In yesterday’s Agencies Roundup, I discussed the likely fate of the Federal Trade Commission’s (FTC) new rule banning most noncompete agreements, read through the lens of the Supreme Court’s Loper Bright decision. I thought the rule infirm to begin with—a somewhat foolish swing for the fences on a regulation that the FTC couldn’t possibly enforce. I thought that the FTC’s prospects looked dimmer still in the wake of Loper Bright. As I wrote yesterday: 

It’s not entirely clear where the ground of statutory ambiguity will settle in the wake of Loper Bright, but it is clear that the ground has shifted, and that cannot bode well for the FTC’s non-compete rule. 

A challenge to the rule filed in the Northern District of Texas awaited a ruling, and now we have it. Judge Ada Brown has issued a preliminary injunction postponing the rule’s effective date, at least for the plaintiffs.
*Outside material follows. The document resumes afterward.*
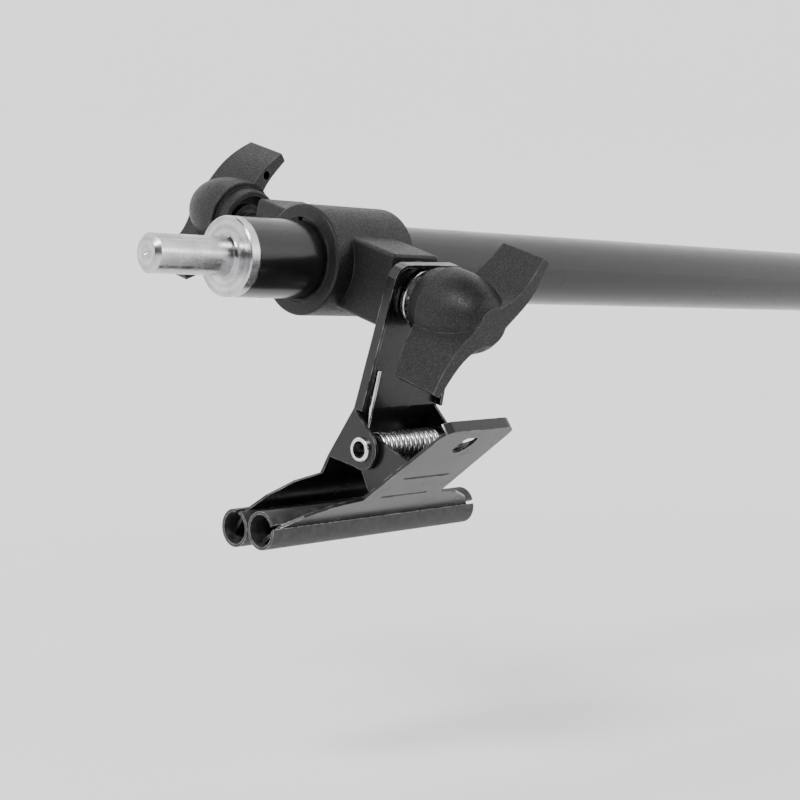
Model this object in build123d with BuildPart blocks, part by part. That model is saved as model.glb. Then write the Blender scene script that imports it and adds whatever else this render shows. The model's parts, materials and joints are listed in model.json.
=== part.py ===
"""Boom arm with a lockable clip collar: tube with a steel end stud, a sliding and turning
collar with two wing knobs, and a sprung clip with two long round-edged jaws.

Row frame, millimetres: the tube axis is X, the origin is the middle of the stud's shoulder
face, the stud points along -X and Z is up. The collar's boss axis leans below -Y by `lean`.
"""
import os
from math import asin, atan2, cos, degrees, hypot, radians, sin

from build123d import *

# --- tube and stud ---------------------------------------------------------------------
tube_d = 25.0
tube_wall = 1.5
tube_start = 3.8
tube_length = 500.0
stud_d = 12.0
stud_length = 30.0
stud_tip_d = 8.6
stud_tip_chamfer = 1.3
stud_root_fillet = 1.8
shoulder_thickness = 3.7
plug_length = 22.0
stake_hole_d = 3.2
stake_hole_x = 13.5
cap_flange = 2.6
cap_shank = 16.0
fit_gap = 0.05

# --- collar ----------------------------------------------------------------------------
collar_d = 35.6
collar_length = 35.0
boss_x = 48.0
lean = 18.2
boss_width = 20.6
boss_height = 23.4
boss_end = 33.5
liner_wall = 1.0
liner_gap = 0.08
liner_split = 2.0
insert_d = 11.0
insert_length = 14.0
screw_d = 8.0
screw_gap = 0.05
pad_d = 10.2
pad_inner_face = 13.98
pad_thickness = 2.4

# --- wing knob, heights measured outward from its neck end -------------------------------
knob_height = 26.0
knob_neck_d = 22.2
knob_rim_d = 25.8
knob_rim_height = 5.3
knob_crown_d = 12.0
knob_dome_centre = 9.0
knob_recess_d = 19.0
knob_recess_depth = 4.0
knob_core_d = 12.0
knob_core_drop = 1.6
wing_inner_height = 8.8
wing_radius = 28.0
core_hole_d = 3.2
core_hole_reach = 17.6
front_neck_end = 44.0
rear_neck_end = 46.5
front_wing_angle = 50.8
rear_wing_angle = -53.3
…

Here’s a very clear excerpt on where she thinks this is going, and when: 

Before the Court is Plaintiff Ryan, LLC’s (“Ryan”) and Plaintiff-Intervenors the Chamber of Commerce of the United States of America, Business Roundtable, Texas Association of Business, and Longview Chamber of Commerce’s (“Plaintiff-Intervenors”) (referred collectively with Ryan as “Plaintiffs”) Opposed Motion for Stay of Effective Date and Preliminary Injunction against the Federal Trade Commission’s (“FTC” or the “Commission”) “Non-Compete Rule” (sometimes referred to as the “Rule”), 16 C.F.R. § 910.1-.6, which makes most non-compete agreements unenforceable. (ECF Nos. 23 and 46). The Rule’s effective date is September 4, 2024. However, the text, structure, and history of the FTC Act reveal that the FTC lacks substantive rulemaking authority with respect to unfair methods of competition under Section 6(g). The Court GRANTS the motion for preliminary injunction and postpones the effective date of the Rule as applied to the Plaintiffs. While this order is preliminary, the Court intends to rule on the ultimate merits of this action on or before August 30, 2024.

It ain’t over. It’s a preliminary injunction, not a ruling on the merits of the underlying case. And the U.S. District Court for the Northern District of Texas is not the 5th U.S. Circuit Court of Appeals, which is not the U.S. Supreme Court. Maybe the rule is not yet circling the drain, but the FTC shouldn’t invest in too many green bananas either. There’s a soprano doing warm-up scales in the wings. 

That’s all for now, folks. Whatever your feelings or beliefs about the subject matter of the rule, the FTC’s authority to adopt it, or the FTC’s ability to enforce it, supposing adequate authority, I wish you all a happy Fourth of July. Let freedom ring.